La seconde conséquence est aussi la concurrence entre les cabinets de consulting et les groupes de communication. En effet, ces derniers ont développé depuis plusieurs années une offre de conseil en digital pour faire aligner la stratégie d’entreprise avec l’innovation, la vision marketing et les relations commerciales tous poussés par l’utilisation du digital et de la tech et peuvent proposer à leurs clients une intervention de conseil basée sur la transformation de la chaine de valeur. Les agences de communication ont dans ce domaine plusieurs atouts : d’abord une capacité à proposer des solutions adaptées et innovantes pour capturer la valeur visée par l’entreprise, ensuite une connaissance fine des publics basée sur un réflexe de planning stratégique et une habitude d’anticipation des besoins des cibles en prenant en compte les évolutions de notre société et enfin un portefeuille client dont les business est nécessairement atteints par les conséquences de la crise. Ces atouts permettent aux agences de communication de pouvoir mettre en perspective leurs compétences en innovation pour proposer des modèles d’affaires émergents qui combleront plusieurs espaces stratégiques restés vierges. Le modèle de Germinal, agence de growth hacking est à ce titre un modèle à retenir.

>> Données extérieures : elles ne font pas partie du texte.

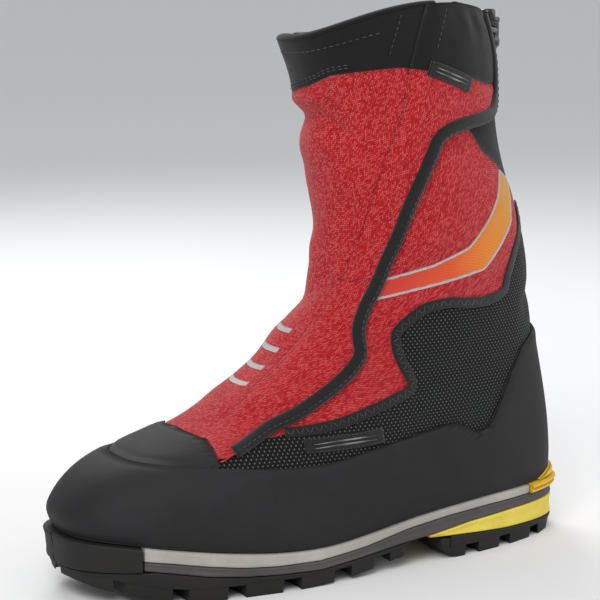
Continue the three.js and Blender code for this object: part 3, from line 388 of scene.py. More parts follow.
def knit(name, dark, mid, light, row=0.95, dash=1.3):
    """Stretch knit: rows of short staggered dashes, each of its own shade, some of them much lighter, with
    painted shade in the grooves between them.
    """
    m = Mat(name)
    uv = m.coords()
    u, v, _ = m.split(uv)
    a = m.add(m.mul(u, 0.83), m.mul(v, 0.56))
    b = m.sub(m.mul(v, 0.83), m.mul(u, 0.56))
    b = m.add(b, m.mul(m.noise(uv, 0.1, 2), 0.4))
    rows = m.math("DIVIDE", b, row)
    line_no = m.math("FLOOR", rows)
    cells = m.add(m.math("DIVIDE", a, dash), m.mul(line_no, 0.5))
    ids = m.nt.nodes.new("ShaderNodeCombineXYZ")
    m.put(ids.inputs[0], m.math("FLOOR", cells))
    m.put(ids.inputs[1], line_no)
    rand = m.nt.nodes.new("ShaderNodeTexWhiteNoise")
    m.put(rand.inputs["Vector"], ids.outputs[0])
    shade = rand.outputs["Value"]
    x = m.math("ABSOLUTE", m.sub(m.math("FRACT", cells), 0.5))
    y = m.math("ABSOLUTE", m.sub(m.math("FRACT", rows), 0.5))
    hill = m.sub(1.0, m.add(m.math("POWER", m.mul(x, 2.0), 3.0), m.math("POWER", m.mul(y, 2.0), 2.0)))
    hill = m.math("MAXIMUM", hill, 0.0)
    # painted shade: each dash darkens towards the grooves round it, following the bump height, and its light
    # flecks fade out there too
    base = m.ramp(hill, [(0.05, dark), (0.7, mid)])
    fleck = m.mul(m.ramp(shade, [(0.35, (0, 0, 0)), (1.0, (1, 1, 1))]), hill)
    color = m.mix(m.mul(fleck, 0.62), base, light)
    deep = m.mul(m.ramp(shade, [(0.0, (1, 1, 1)), (0.35, (0, 0, 0))]), 0.55)
    color = m.mix(deep, color, dark)
    color = m.mix(m.mul(m.noise(uv, 0.05, 3), 0.25), color, dark)
    n = m.bump(hill, 0.5, 0.0004)
    n = m.bump(m.noise(uv, 1.8, 2, 0.7), 0.2, 0.0003, n)
    return m.finish(color, 0.86, n, sheen=0.15, spec=0.2)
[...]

Aussi, le covid a finalisé les changements structurels que la révolution digitale avait initié afin de ne pas se laisser dépasser par des acteurs plus agiles comme les groupes de communication. Pour mener à bien leurs missions, ils doivent se doter de profils plus variés (UX, data, IA, développeurs, designers) aux origines variées (ingénieurs, école de commerce, écoles spécialisées), de profils expérimentés comme de séniors, d’une culture d’entreprise rendue plus souple et adaptable avec le covid, d’une plateforme de marque plus innovante et d’un business model garantissant une diversification des revenus (honoraires, abonnement, plateforme, actionnariat, prise de participation…) où le conseil s’intègre dans une offre de service plus variée (formation, accompagnement d’entreprise, product management, growth hacking…).
Dans cette configuration, ce modèle d’agence hybride, accélérée par le covid, le conseil en stratégie d’ entreprise doit évoluer vers une organisation hybride entre l’accompagnement dans la création d’entreprise et leur transformation digitale. Ils touchent ainsi des cibles plus larges allant du grand groupe, la TPE/PME ou encore la start up. Leur proposition de service se structure autour de la proposition programmes d’accélération susceptibles de s’adapter aux différentes configurations de problèmes stratégiques rencontrés par les entreprises : un programme d’accélération d’entreprise (avec la location d’espaces de co-working), un programme de formation pour favoriser l’upskilling de leurs « accompagnés », un programme d’événements pour garantir la médiatisation des projets.
Références
Timsit, J-Ph. (2020), Stratégie digitale, Vuibert.
Meier O. (2018), Diagnostic stratégique, Dunod.
Jolly D. (2012), Stratégie d’entreprise, Maxima.
Giboin B. (2019), La boîte à outils de la stratégie, Dunod.